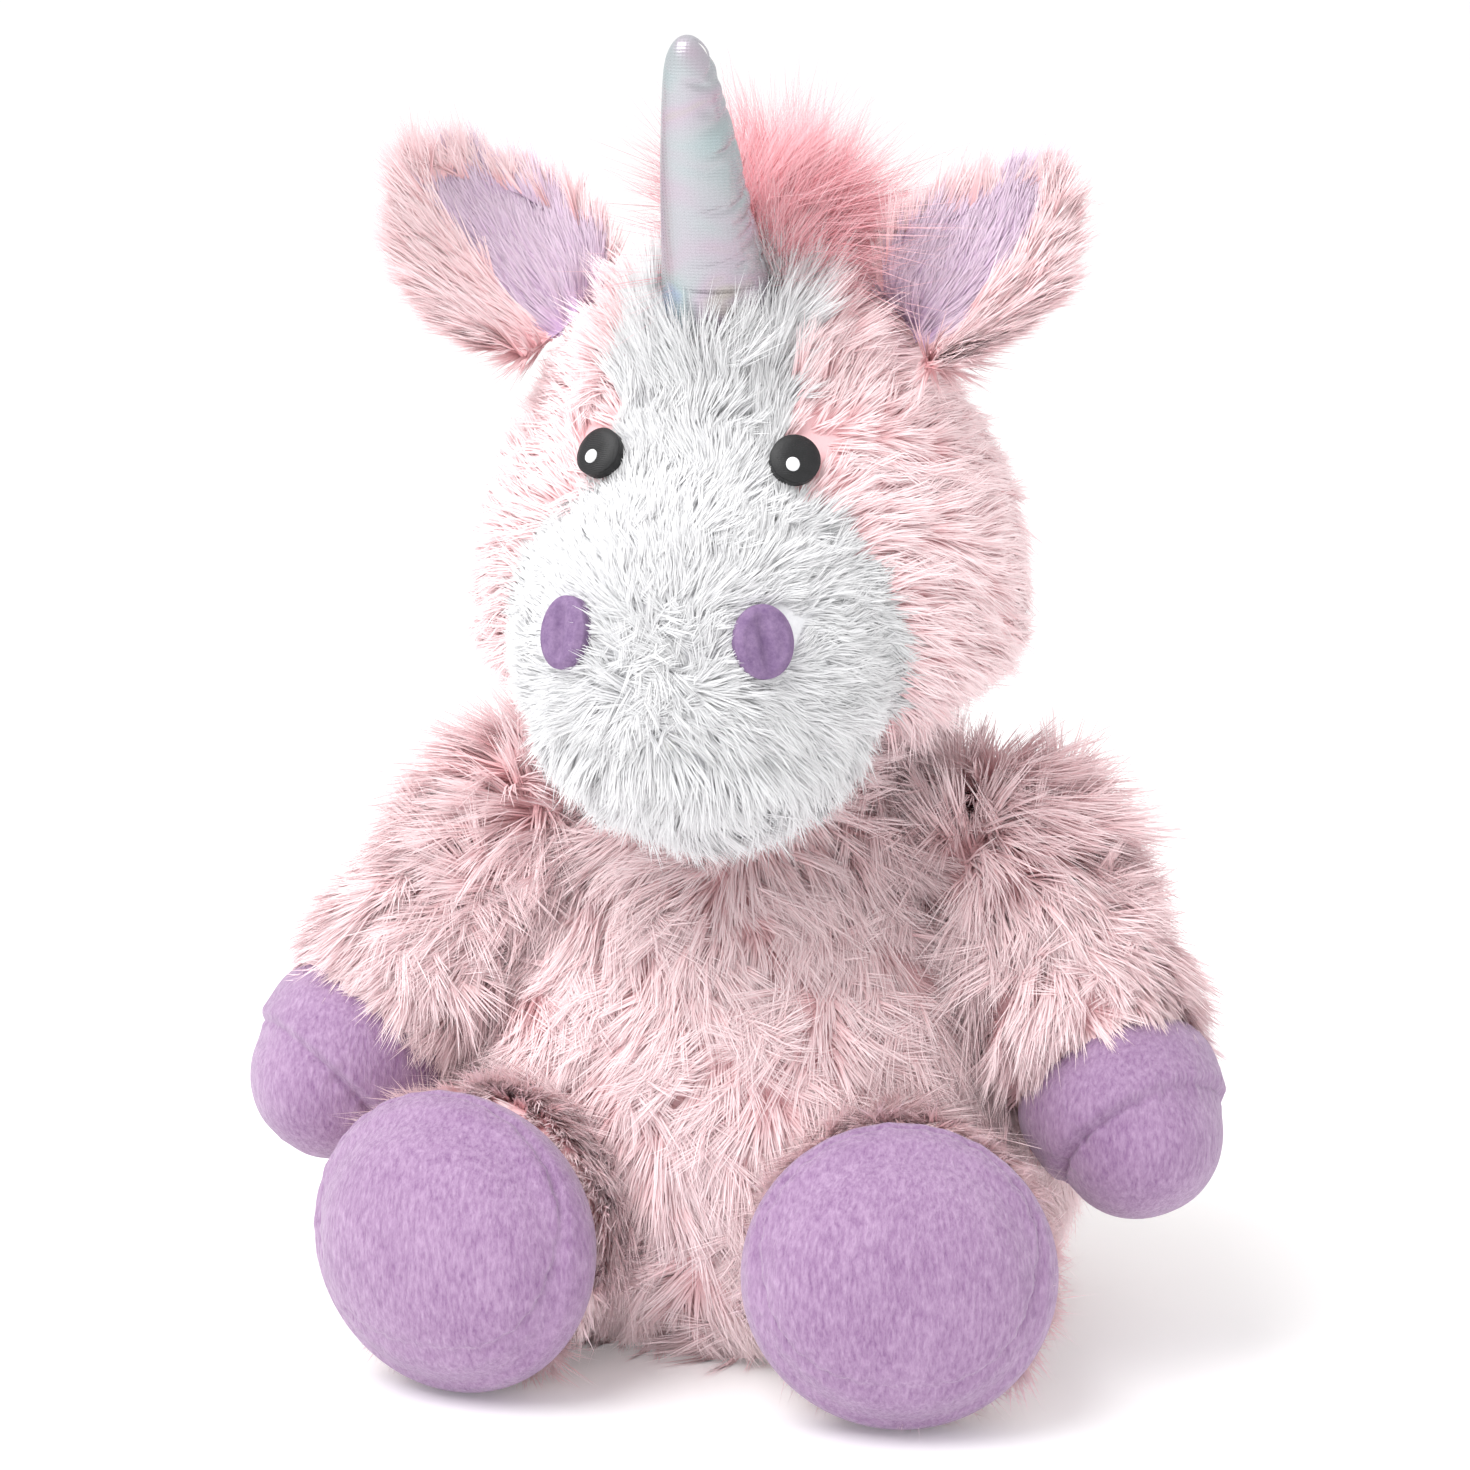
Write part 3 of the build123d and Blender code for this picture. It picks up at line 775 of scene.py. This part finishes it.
# %% Patches on the head
def patch(name, centre, half_width, half_height, rise, lift, material, node_name, relief,
          rings=40, spokes=120, surface_inset=0.0):
    """A polar disc set on the head by rays from its middle: radius there + lift + rise*(1 - r^4),
    with a skirt that goes down into the coat."""
    turns = np.arange(spokes) / spokes * 2 * math.pi
    radius, angle = np.meshgrid(np.linspace(0, 1.0, rings), turns, indexing="ij")
    radius = np.vstack([radius, np.ones((3, spokes)) * np.array([[1.0], [1.0], [0.98]])])
    angle = np.vstack([angle, angle[:3]])
    x, z = radius * np.cos(angle) * half_width * MM, radius * np.sin(angle) * half_height * MM
    drop = np.concatenate([np.zeros(rings), [0.6, 1.6, 3.0]])[:, None] * MM
    # The patch's plane faces out of the head at its centre.
    start = np.array([centre[0], axis_y - 40 * MM, centre[2]])
    hit = front_of_head(start[None], surface_inset)[0]
    step = 2 * MM
    right_hit = front_of_head(start[None] + [step, 0, 0], surface_inset)[0]
    up_hit = front_of_head(start[None] + [0, 0, step], surface_inset)[0]
    across, upward = unit(right_hit - hit), unit(up_hit - hit)
    out = unit(np.cross(across, upward))
    upward = unit(np.cross(out, across))
    flat = hit + x[..., None] * across + z[..., None] * upward
    ways = unit(flat - HEAD_MIDDLE)
    on_head = HEAD_MIDDLE + ways * head_radius(ways, surface_inset)[..., None]
    height = (lift + rise * (1 - radius**4) + relief(x / MM, z / MM, radius)) * MM - drop
    points = on_head + height[..., None] * out
    rows = len(points)
    flat_points = points.reshape(-1, 3)
    row, column = np.meshgrid(np.arange(rows - 1), np.arange(spokes), indexing="ij")
    after = (column + 1) % spokes
    quads = np.stack([row * spokes + column, (row + 1) * spokes + column,
                      (row + 1) * spokes + after, row * spokes + after], -1).reshape(-1, 4)
    piece = mesh_piece(name, flat_points, quads.ravel(), np.full(len(quads), 4))
    weld(piece)
    piece.data.materials.append(material)
    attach(piece, "head")
    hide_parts(node_name)
    return piece


def front_of_head(places, inset):
    """Where lines along the front-back axis through the places meet the head's front, by halving."""
    near, far = np.full(len(places), 0.0), np.full(len(places), 110 * MM)
    for _ in range(30):
        half = (near + far) / 2
        tests = places - half[:, None] * np.array([0, 1, 0])
        ways = tests - HEAD_MIDDLE
        reach = np.linalg.norm(ways, axis=-1)
        inside = reach < head_radius(unit(ways), inset)
        near, far = np.where(inside, half, near), np.where(inside, far, half)
    return places - near[:, None] * np.array([0, 1, 0])


def thread_rows(pitch, depth, tilt, seed):
    """Ridges of a rounded wave, pitch apart, across a direction tilted from level."""
    rng = np.random.default_rng(seed)
    wobble, phase = rng.uniform(0.1, 0.2), rng.uniform(0, 6)

    def relief(x, z, radius):
        across = z * math.cos(tilt) + x * math.sin(tilt) + wobble * np.sin(x * 1.3 + phase)
        return depth * (np.abs(np.sin(math.pi * across / pitch)) ** 0.6 - 1) * (radius < 0.999)
    return relief


def felt_crease(x, z, radius):
    """A soft valley down the middle, deeper towards the lower end, with a slightly raised rim."""
    valley = np.exp(-((x + 0.12 * z) / 1.5) ** 2) * np.clip(1.1 - radius**2, 0, 1)
    return -1.5 * valley + 0.5 * np.exp(-((radius - 0.8) / 0.14) ** 2)


for side, sign in SIDES.items():
    patch(f"eye_{side}_satin", EYES[side], 6.0, 6.0, 1.1, 0.3, black_thread, f"eye_{side}",
          thread_rows(0.5, 0.14, 0.25 * sign, 3), rings=70, spokes=140)
    glint_at = EYES[side] + np.array([-0.6, 0, -1.6]) * MM
    patch(f"eye_glint_{side}_satin", glint_at, 1.6, 1.7, 0.35, 1.65, white_thread,
          f"eye_glint_{side}", thread_rows(0.45, 0.1, 0.25 * sign, 4), rings=24, spokes=60)
    patch(f"nostril_{side}_felt", NOSTRILS[side], 7.2, 8.8, 1.0, 0.6, felt, f"nostril_{side}",
          felt_crease, rings=50, spokes=120)
print("eyes and nostrils made")


# %% [markdown]
# ## The ears
# An ear is two leaf-shaped layers sewn round the edge, the outer one long pink pile and the lining
# long lilac pile combed to the tip, and the root is folded so that the ear cups forward. The leaf is
# a flattened tube: its width follows the leaf's outline, and it is bent to a round of 60 mm.

# %% The leaf
EAR_LENGTH, EAR_BOW = 50.0, 60.0
EAR_TURN, EAR_HEM = 3.0, 6.0      # where the lining stops, short of the middle and of the tip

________

### [GOAL OF THE EXERCISE]
Could you quote the material above in full, exactly as it stands?

### [SOLUTION TO THIS PROBLEM]
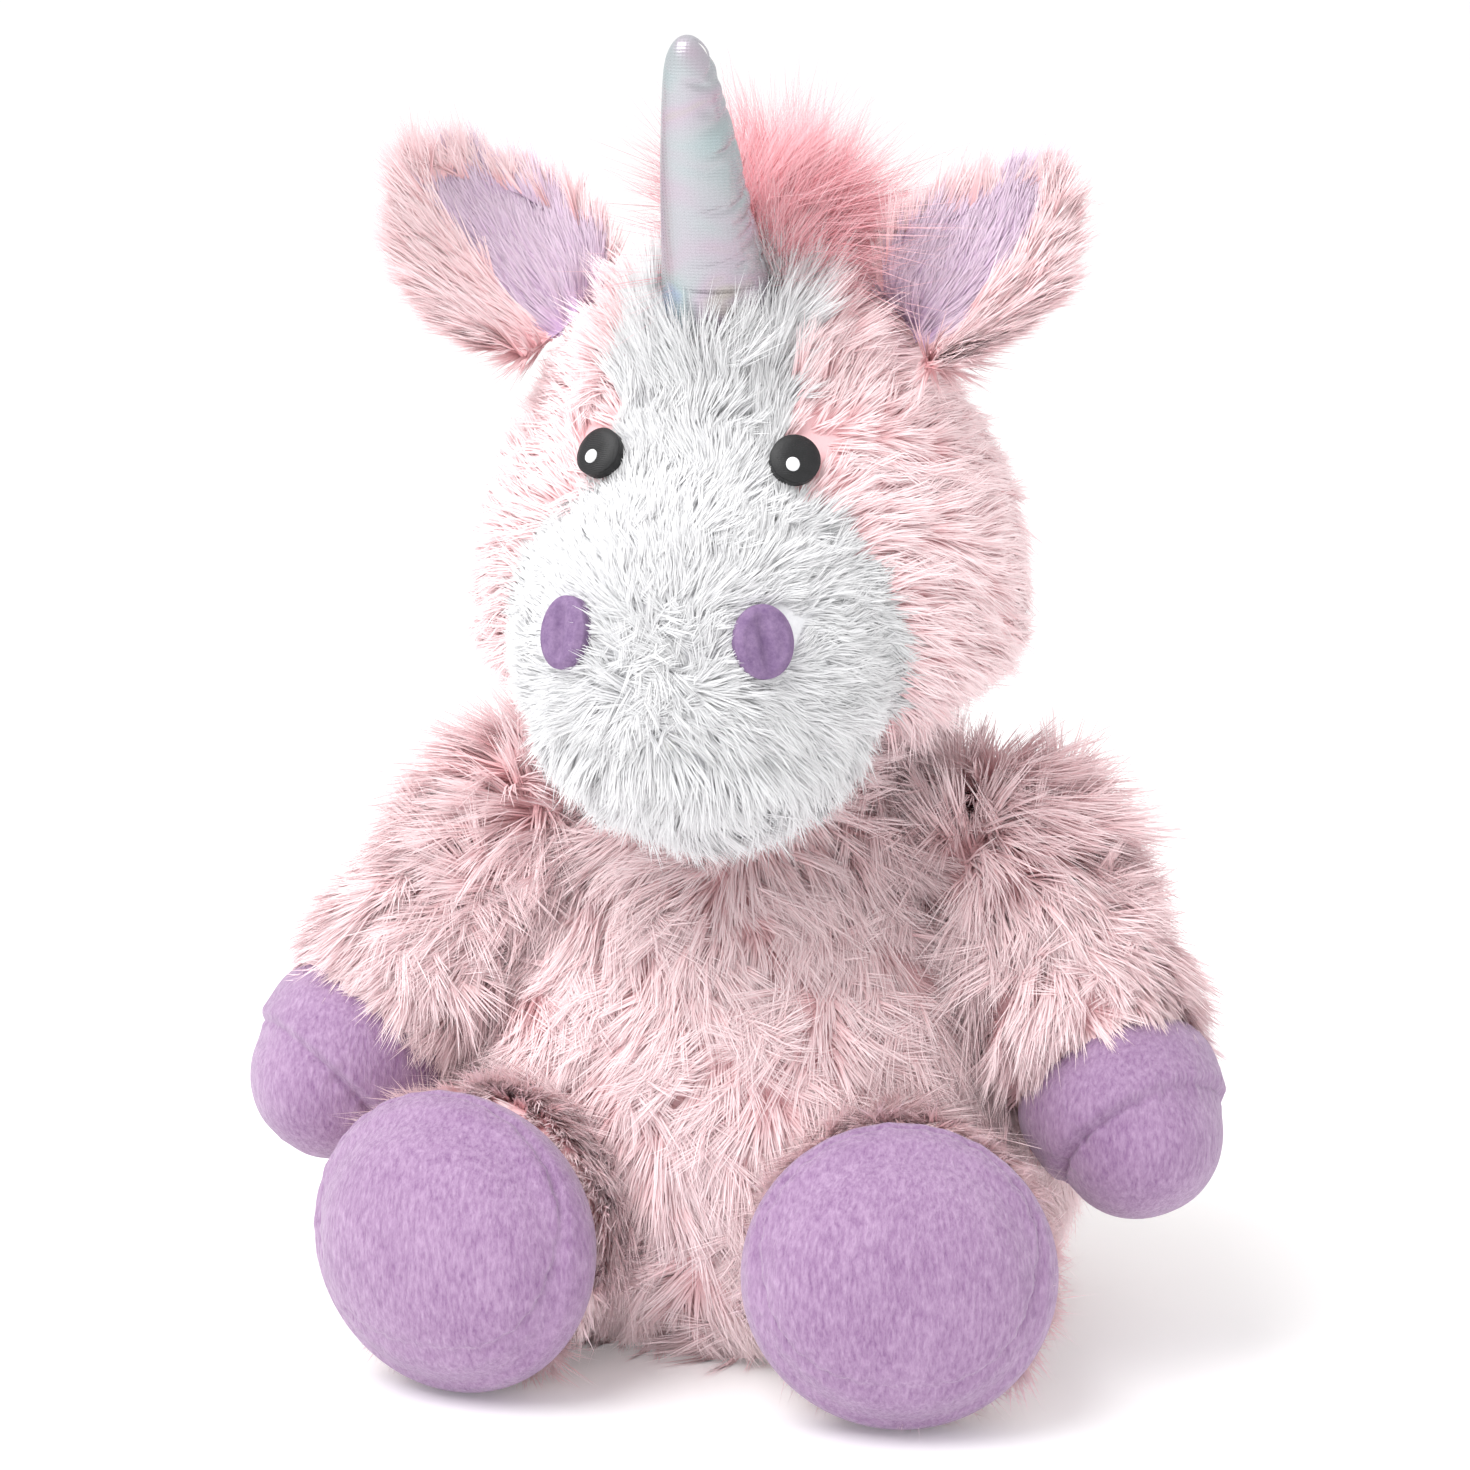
Write part 3 of the build123d and Blender code for this picture. It picks up at line 775 of scene.py. This part finishes it.
# %% Patches on the head
def patch(name, centre, half_width, half_height, rise, lift, material, node_name, relief,
          rings=40, spokes=120, surface_inset=0.0):
    """A polar disc set on the head by rays from its middle: radius there + lift + rise*(1 - r^4),
    with a skirt that goes down into the coat."""
    turns = np.arange(spokes) / spokes * 2 * math.pi
    radius, angle = np.meshgrid(np.linspace(0, 1.0, rings), turns, indexing="ij")
    radius = np.vstack([radius, np.ones((3, spokes)) * np.array([[1.0], [1.0], [0.98]])])
    angle = np.vstack([angle, angle[:3]])
    x, z = radius * np.cos(angle) * half_width * MM, radius * np.sin(angle) * half_height * MM
    drop = np.concatenate([np.zeros(rings), [0.6, 1.6, 3.0]])[:, None] * MM
    # The patch's plane faces out of the head at its centre.
    start = np.array([centre[0], axis_y - 40 * MM, centre[2]])
    hit = front_of_head(start[None], surface_inset)[0]
    step = 2 * MM
    right_hit = front_of_head(start[None] + [step, 0, 0], surface_inset)[0]
    up_hit = front_of_head(start[None] + [0, 0, step], surface_inset)[0]
    across, upward = unit(right_hit - hit), unit(up_hit - hit)
    out = unit(np.cross(across, upward))
    upward = unit(np.cross(out, across))
    flat = hit + x[..., None] * across + z[..., None] * upward
    ways = unit(flat - HEAD_MIDDLE)
    on_head = HEAD_MIDDLE + ways * head_radius(ways, surface_inset)[..., None]
    height = (lift + rise * (1 - radius**4) + relief(x / MM, z / MM, radius)) * MM - drop
    points = on_head + height[..., None] * out
    rows = len(points)
    flat_points = points.reshape(-1, 3)
    row, column = np.meshgrid(np.arange(rows - 1), np.arange(spokes), indexing="ij")
    after = (column + 1) % spokes
    quads = np.stack([row * spokes + column, (row + 1) * spokes + column,
                      (row + 1) * spokes + after, row * spokes + after], -1).reshape(-1, 4)
    piece = mesh_piece(name, flat_points, quads.ravel(), np.full(len(quads), 4))
    weld(piece)
    piece.data.materials.append(material)
    attach(piece, "head")
    hide_parts(node_name)
    return piece


def front_of_head(places, inset):
    """Where lines along the front-back axis through the places meet the head's front, by halving."""
    near, far = np.full(len(places), 0.0), np.full(len(places), 110 * MM)
    for _ in range(30):
        half = (near + far) / 2
        tests = places - half[:, None] * np.array([0, 1, 0])
        ways = tests - HEAD_MIDDLE
        reach = np.linalg.norm(ways, axis=-1)
        inside = reach < head_radius(unit(ways), inset)
        near, far = np.where(inside, half, near), np.where(inside, far, half)
    return places - near[:, None] * np.array([0, 1, 0])


def thread_rows(pitch, depth, tilt, seed):
    """Ridges of a rounded wave, pitch apart, across a direction tilted from level."""
    rng = np.random.default_rng(seed)
    wobble, phase = rng.uniform(0.1, 0.2), rng.uniform(0, 6)

    def relief(x, z, radius):
        across = z * math.cos(tilt) + x * math.sin(tilt) + wobble * np.sin(x * 1.3 + phase)
        return depth * (np.abs(np.sin(math.pi * across / pitch)) ** 0.6 - 1) * (radius < 0.999)
    return relief


def felt_crease(x, z, radius):
    """A soft valley down the middle, deeper towards the lower end, with a slightly raised rim."""
    valley = np.exp(-((x + 0.12 * z) / 1.5) ** 2) * np.clip(1.1 - radius**2, 0, 1)
    return -1.5 * valley + 0.5 * np.exp(-((radius - 0.8) / 0.14) ** 2)


for side, sign in SIDES.items():
    patch(f"eye_{side}_satin", EYES[side], 6.0, 6.0, 1.1, 0.3, black_thread, f"eye_{side}",
          thread_rows(0.5, 0.14, 0.25 * sign, 3), rings=70, spokes=140)
    glint_at = EYES[side] + np.array([-0.6, 0, -1.6]) * MM
    patch(f"eye_glint_{side}_satin", glint_at, 1.6, 1.7, 0.35, 1.65, white_thread,
          f"eye_glint_{side}", thread_rows(0.45, 0.1, 0.25 * sign, 4), rings=24, spokes=60)
    patch(f"nostril_{side}_felt", NOSTRILS[side], 7.2, 8.8, 1.0, 0.6, felt, f"nostril_{side}",
          felt_crease, rings=50, spokes=120)
print("eyes and nostrils made")


# %% [markdown]
# ## The ears
# An ear is two leaf-shaped layers sewn round the edge, the outer one long pink pile and the lining
# long lilac pile combed to the tip, and the root is folded so that the ear cups forward. The leaf is
# a flattened tube: its width follows the leaf's outline, and it is bent to a round of 60 mm.

# %% The leaf
EAR_LENGTH, EAR_BOW = 50.0, 60.0
EAR_TURN, EAR_HEM = 3.0, 6.0      # where the lining stops, short of the middle and of the tip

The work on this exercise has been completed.